Industry-Specific Standards Bodies

  • ODVA has been working tirelessly since the 1990s to champion open standards in the automation world and to migrate existing industrial automation standards to IP and Ethernet while ensuring interoperability with legacy protocols.
  • ISA is tackling a wide range of standards issues, certifications, education, and training for the automation industry.
  • PI, the umbrella organization for PROFIBUS (Process Filed Bus) and PROFINET (Process Field Net), is driving both sets of technologies.

It may seem as if we’re sometimes taking two steps forward and one step back in terms of standards, but in general I’m very optimistic.

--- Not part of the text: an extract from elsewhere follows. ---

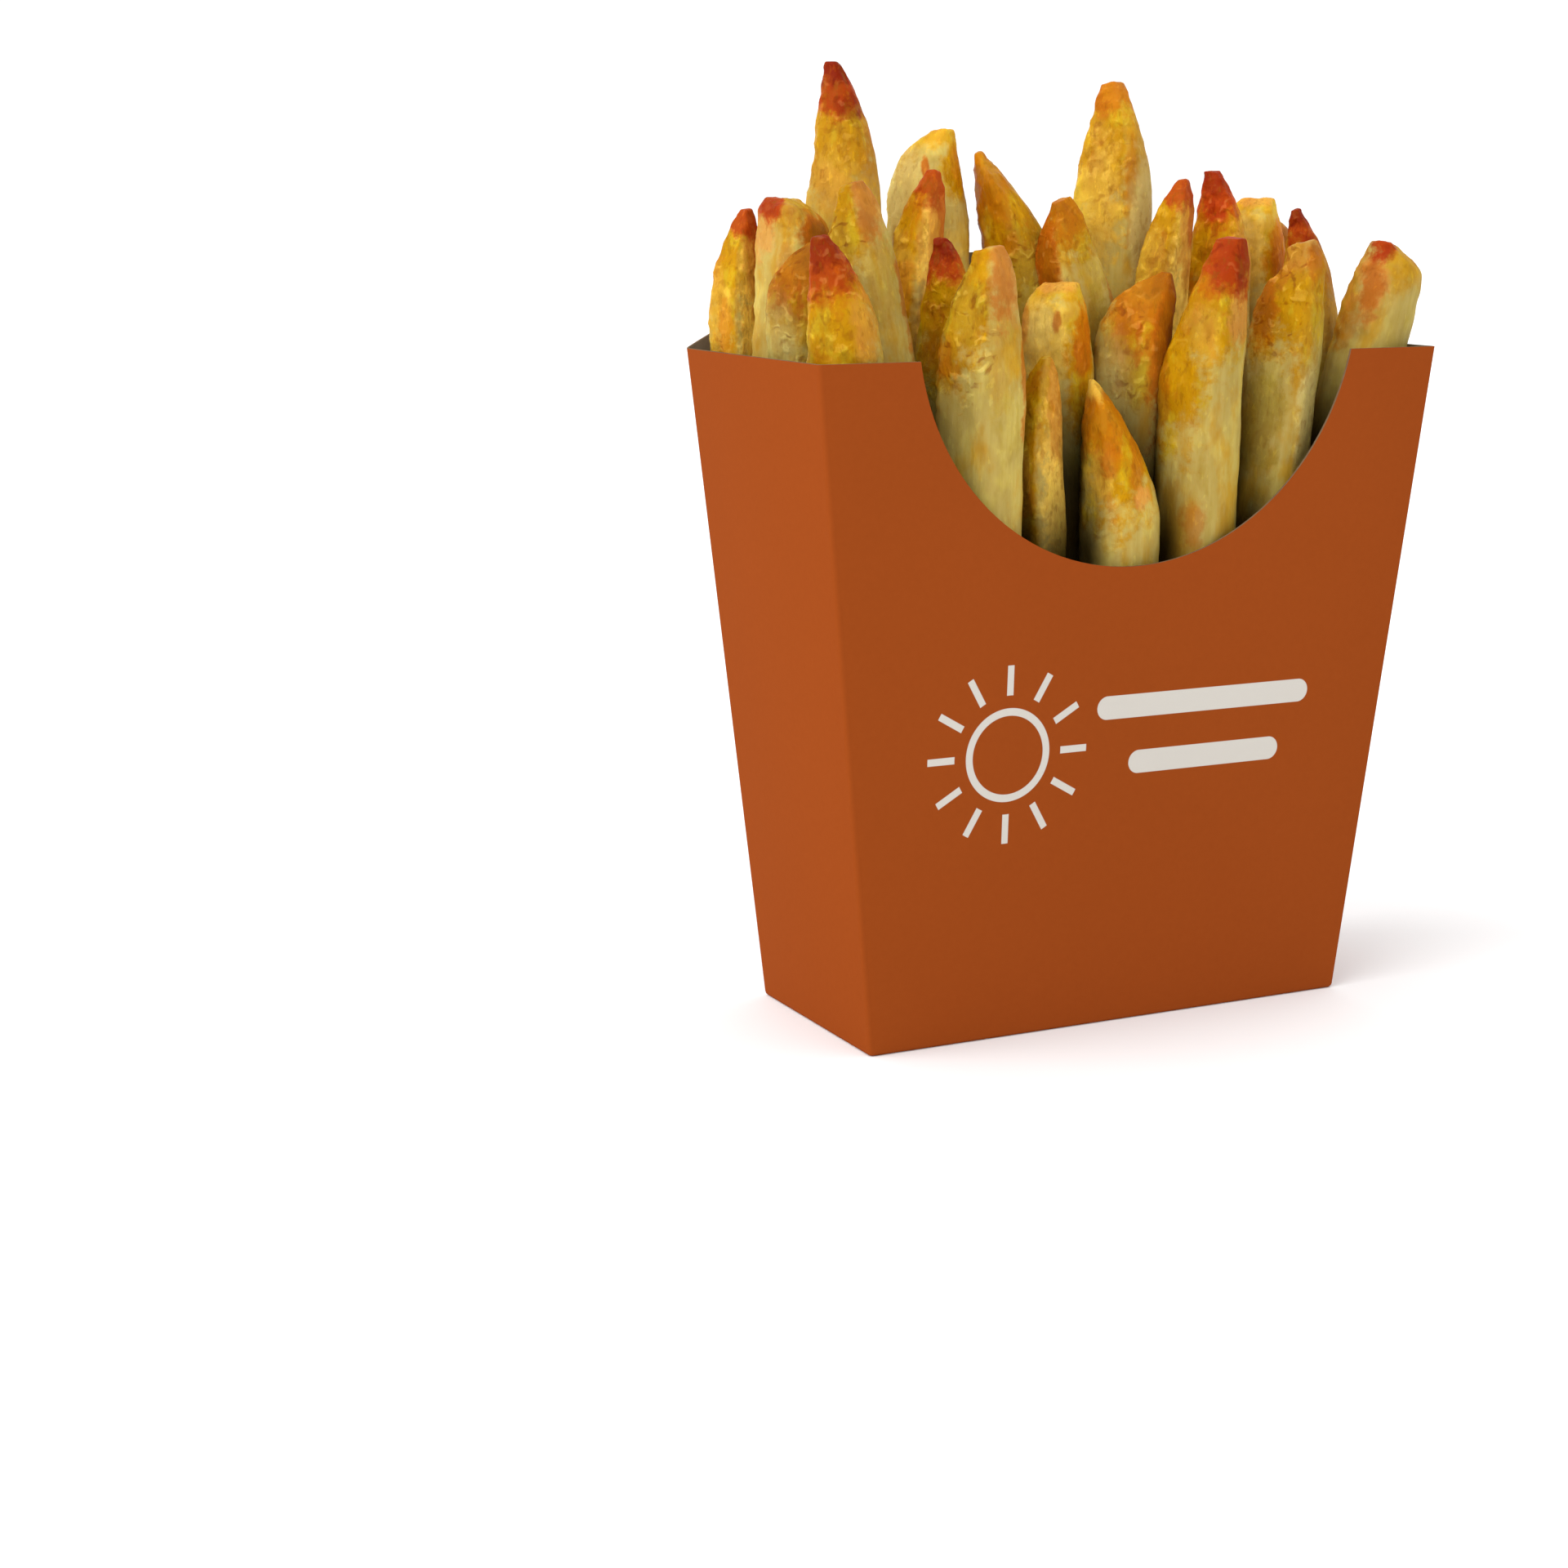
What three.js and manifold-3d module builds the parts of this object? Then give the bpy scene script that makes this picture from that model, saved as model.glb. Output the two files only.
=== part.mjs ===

The proponents of open standards clearly have momentum. Just visit the Hannover Fair, the largest industrial trade show on earth, and you’ll see all of the devices proudly displaying their new standard Ethernet or wireless interfaces. The next step is for the customers to actually turn off the I/O interfaces and proprietary/specialized networks on their smart devices and start using such standards-based connections. So it’s only a question of when, rather than if, open standards will become the norm in IoT.